As I understand Bill C-5 this bill was actually prompted by the co-operative associations themselves. They recognized the need for change in its industry. They recognized the need to be increasingly competitive. They are competing against larger entities with smaller management hierarchies, with less bureaucracy. They are competing with large entities that are very customer focused and front line driven. They have to achieve some measure of increased efficiency if they are to survive.
They also realized they needed access to investment, investment dollars and capital. They also realized that in order to eliminate some of their redundancies in their operations they had to amalgamate, consolidate and knit themselves together so they could be more efficient to survive.
The co-operatives through all of this were dealing with reality. I want to speak about dealing with reality for a minute. I would really like to encourage our government today to take a lesson from what the co-operatives have been doing and start dealing with reality.
Recently the finance minister toured the country celebrating that soon we would have a balanced budget. It is wonderful to celebrate that, but it has been more than 27 years coming.

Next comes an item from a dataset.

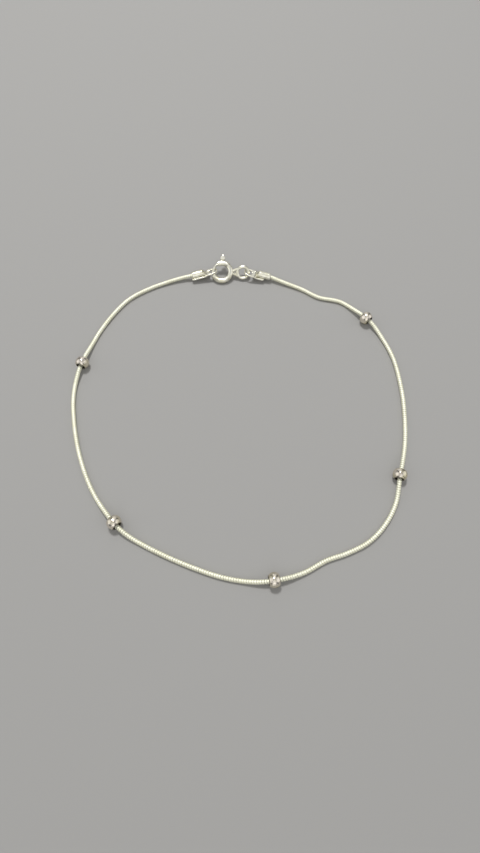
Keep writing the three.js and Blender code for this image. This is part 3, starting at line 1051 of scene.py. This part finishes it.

He presents it as if we are there, we have arrived, everything has been done. He is not dealing with reality. We have a $600 billion debt in this county and many of us do not realize it but we are sitting on an interest rate time bomb that could go off at any minute.
I can remember a day in Canada when interest rates were almost 20%. When they came back down to 12%, we all breathed a sigh of relief. We have a debt that has an interest rate of around 7% or 8%.
I think the likelihood of those interest rates going down is very small. The potential for them to go up is real. I read recently that there is already pressure to move in that direction.
Here we are celebrating almost having a balanced budget and yet we are sitting on an interest rate time bomb that could blow away that balanced budget in a second and we will never see the days of surplus. But we are not dealing with reality. We are celebrating an almost balanced budget.
How much is the interest on a $600 billion debt? It is $45 billion a year. How much is that? I cannot conceive of that much money but let us put it into perspective so that Canadians can understand.
We talk so much about the importance of secondary education. Forty-five billion dollars would pay for 4 million young people to go through a four year degree program. That is how much that is and we pay that out in interest every year.
We talk about the need for health care. There is a lot of talk from the other side of the House about how we do not want two tier health care. The best way to achieve that is to make sure there is a very strong basic health care system.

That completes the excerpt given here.